:: Data segment

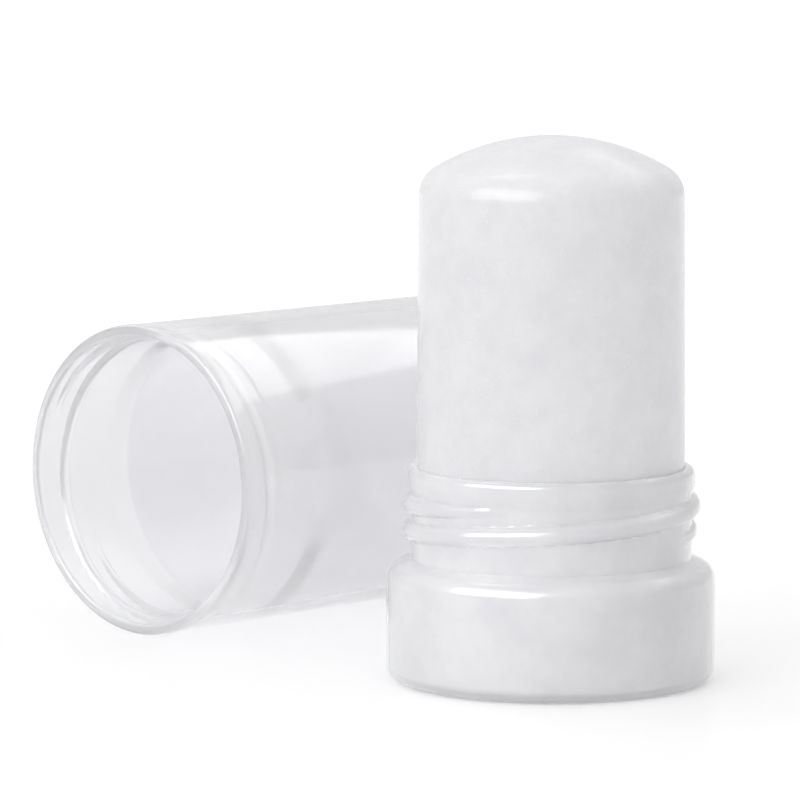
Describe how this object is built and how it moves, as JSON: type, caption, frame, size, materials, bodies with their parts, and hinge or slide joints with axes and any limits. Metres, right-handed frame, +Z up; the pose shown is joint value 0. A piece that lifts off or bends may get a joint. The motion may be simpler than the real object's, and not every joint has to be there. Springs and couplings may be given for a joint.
{
  "type": "mineral deodorant stick",
  "caption": "Domed alum crystal cast into a threaded translucent plastic base, with its clear screw cap lying beside it, mouth forward.",
  "frame": {"origin": "middle of the base's underside, on the stick's axis", "axes": "+Z up along the stick's axis, +Y along the lying cap's axis from its mouth to its closed end, cap on the -X side of the base"},
  "size_m": [0.113, 0.0787, 0.0745],
  "materials": {
    "frosted_plastic": "milky natural polypropylene, smooth and softly glossy",
    "alum": "translucent cast mineral, cloudy inside with a smooth polished skin",
    "clear_plastic": "nearly clear polypropylene, smooth and glossy"
  },
  "bodies": {
    "root": {"base_cup": "frosted_plastic", "crystal": "alum", "screw_cap": "clear_plastic"}
  },
  "joints": []
}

::::

Do this:
The lines above should be duplicated exactly.

Result of this task:
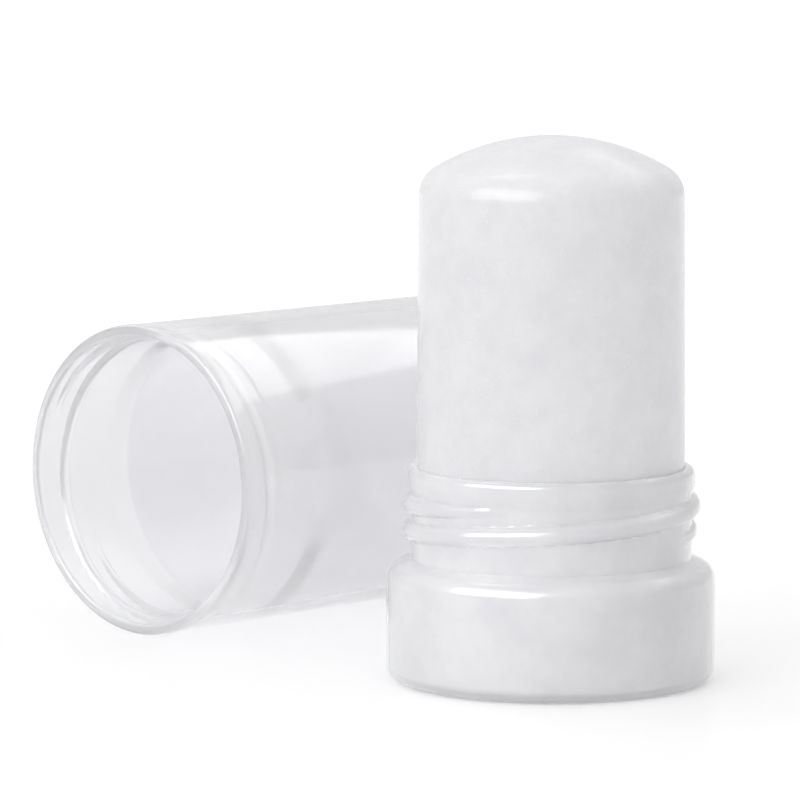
Describe how this object is built and how it moves, as JSON: type, caption, frame, size, materials, bodies with their parts, and hinge or slide joints with axes and any limits. Metres, right-handed frame, +Z up; the pose shown is joint value 0. A piece that lifts off or bends may get a joint. The motion may be simpler than the real object's, and not every joint has to be there. Springs and couplings may be given for a joint.
{
  "type": "mineral deodorant stick",
  "caption": "Domed alum crystal cast into a threaded translucent plastic base, with its clear screw cap lying beside it, mouth forward.",
  "frame": {"origin": "middle of the base's underside, on the stick's axis", "axes": "+Z up along the stick's axis, +Y along the lying cap's axis from its mouth to its closed end, cap on the -X side of the base"},
  "size_m": [0.113, 0.0787, 0.0745],
  "materials": {
    "frosted_plastic": "milky natural polypropylene, smooth and softly glossy",
    "alum": "translucent cast mineral, cloudy inside with a smooth polished skin",
    "clear_plastic": "nearly clear polypropylene, smooth and glossy"
  },
  "bodies": {
    "root": {"base_cup": "frosted_plastic", "crystal": "alum", "screw_cap": "clear_plastic"}
  },
  "joints": []
}